Este volumen reúne a Esgrafiados, publicado originariamente en 1960, y a Carta siciliana al hombre de la luna, texto anterior en tres décadas. Esgrafiados es en parte el himno hippie de un escritor sexagenario, donde las bodas de la naturaleza y la dimensión onírica alertan sobre los peligros de la técnica y la mecanización. Escrito en prosa poética, es una reunión de fragmentos. Son cerca de cien, con títulos como “Lo maravilloso y lo extraordinarios” “Peces voladores”, “Lenguaje”, “Bosque y árbol”, “Dinero y poder”, etc. Confieren unidad a una obra que quiere ser única y, a su modo, lo consigue.

Carta siciliana al hombre de la luna resulta también inclasificable. Sus treinta páginas de estilo exaltado evocan, a través de cantos a la imagen de la superficie lunar, una filosofía de la vida y una estética romántica, donde resuenan las ideas del optimista Friedrich Nietzsche, y del pesimista La Rochefoucauld.

Raras veces se le pidió a Jünger que cumpliera la función tradicional del intelectual, aquella que suele vincular con una función más o menos esclarecedora de la realidad. Más bien, quienes defienden su obra resaltan su valor como guía de inspiración, una función parecida a la de un poeta o un mimo. Lo mismo sucede con Martin Heidegger, con Walter Benjamin, con Michel Foucault o Jacques Derrida: porque si se les pidiera lo otro, nunca se podrá justificar en todos ellos sus entusiasmos por los totalitarismos de la época. A Jünger nadie podrá negarle, eso sí, que evitó siempre la buena conciencia. Que siempre es falsa conciencia.
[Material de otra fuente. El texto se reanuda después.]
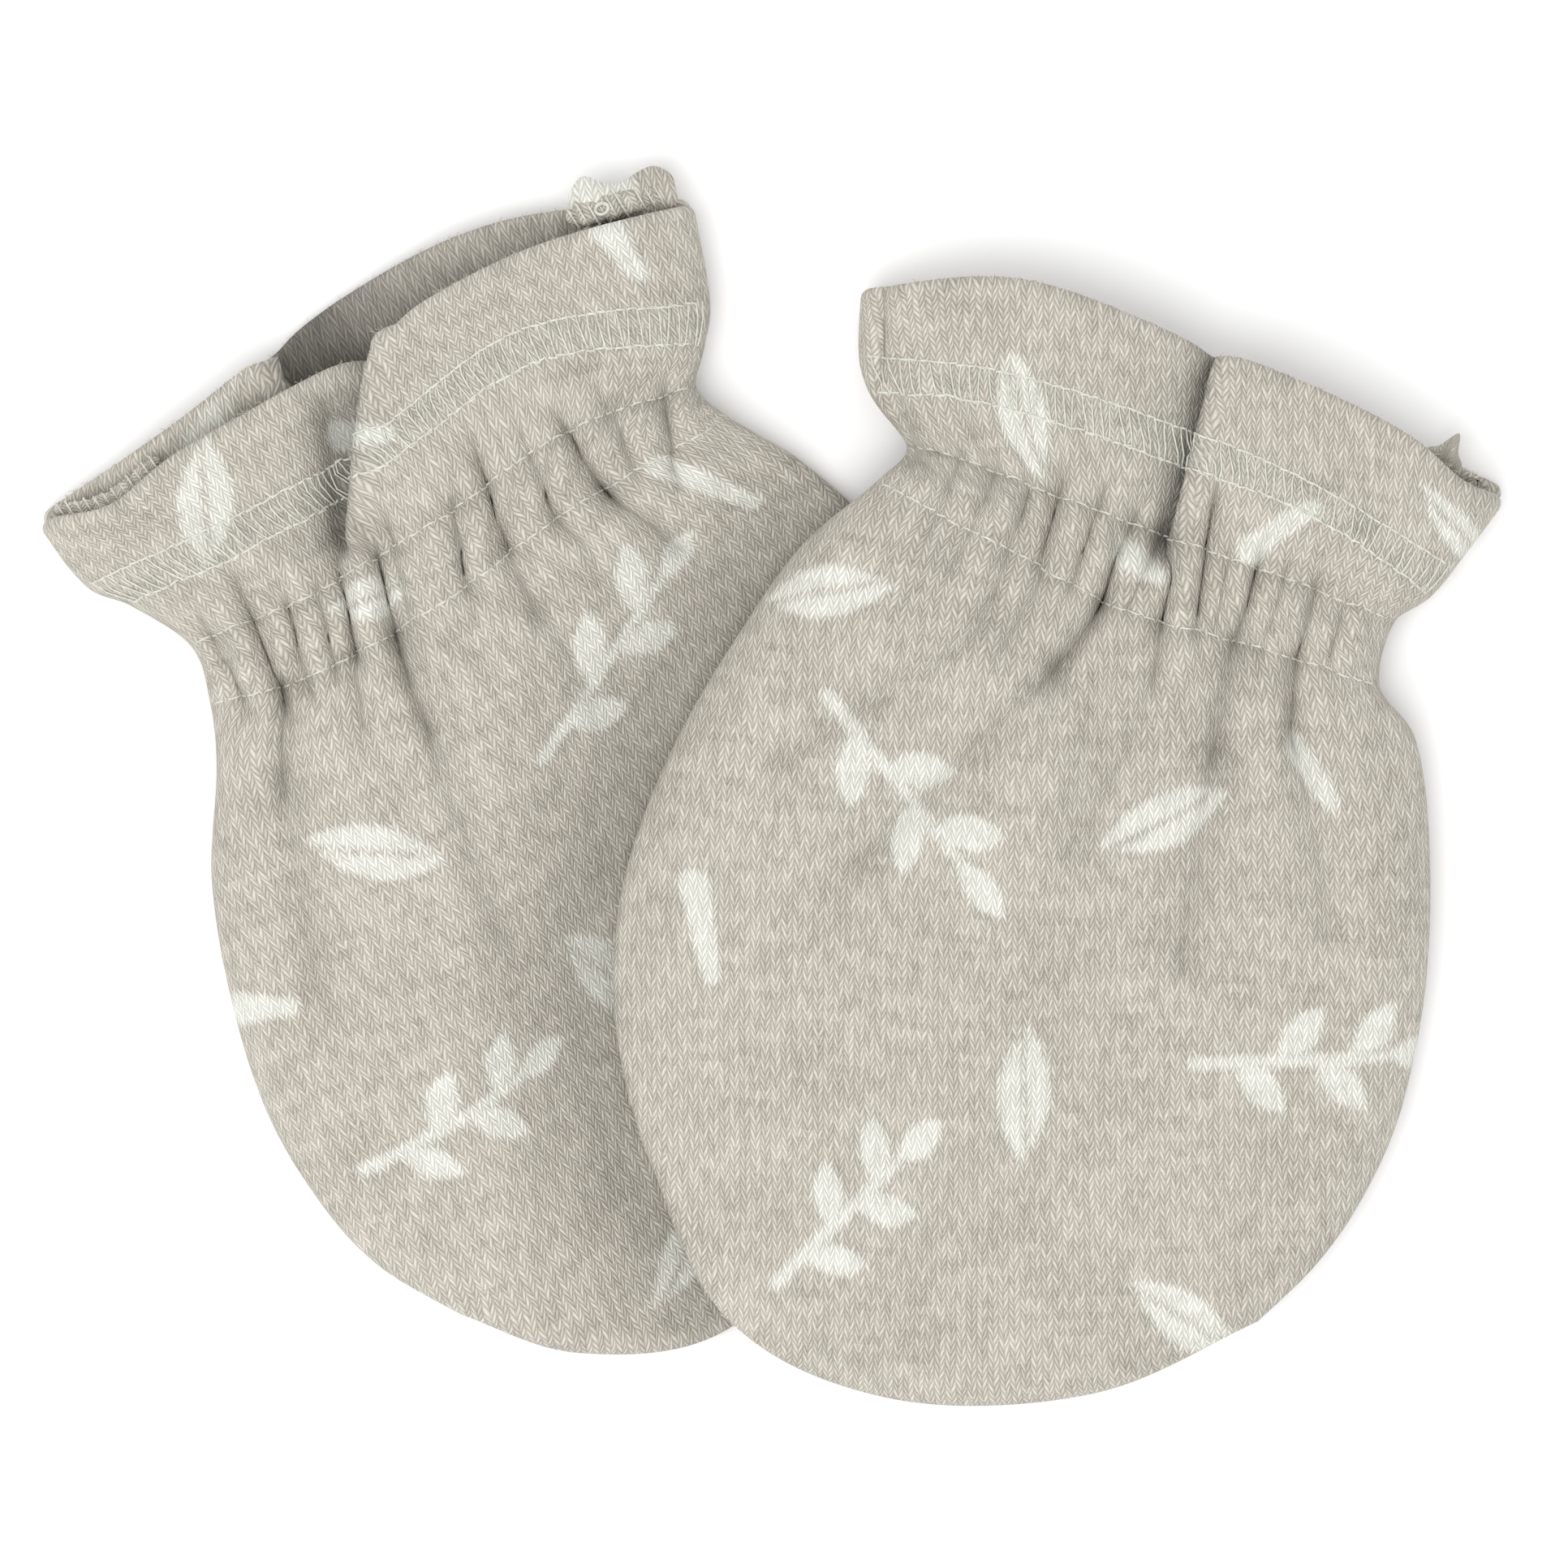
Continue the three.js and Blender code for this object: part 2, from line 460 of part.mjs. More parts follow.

Ernst Jünger había nacido en Heidelberg en 1895. Avido lector de novelas de aventuras, se fugó de su casa a los 16 años para enrolarse en la Legión Extranjera. Voluntario en la Primera Guerra Mundial, unas catorce heridas le ganaron la más alta condecoración alemana al mérito. Finalizada la guerra, mientras se publican sus primeros libros, se dedicó al estudio de las ciencias naturales en Italia. En 1927 se instaló en Berlín, donde fundó un grupo nacionalista, y escribe un poco sobre todo en las revistas. Más tarde, se plegó a la corriente “nacionalbolchevique” de Ernst Niekisch. Con la llegada al poder del nazismo, renunció a su actividad editorial, rechazó todo tipo de colaboraciones y declinó la invitación a ingresar en la Dichterakademie. En la Segunda Guerra Mundial, toma parte en la campaña de Francia (un notable film semidocumental de Edgardo Cozarinsky, La guerra de un solo hombre, ilustra aquellos años). Con la ocupación aliada, con el fin de la guerra, comenzaron las discusiones pro o contra Jünger, y sus libros fueron prohibidos. Desde entonces, nunca quiso tomar parte en la vida política de su país. Sus libros son monumentos extraños, anacrónicos, que los lectores visitan con extrañeza,y por momentos con una admiración difícil, porque no está hecha de comparaciones.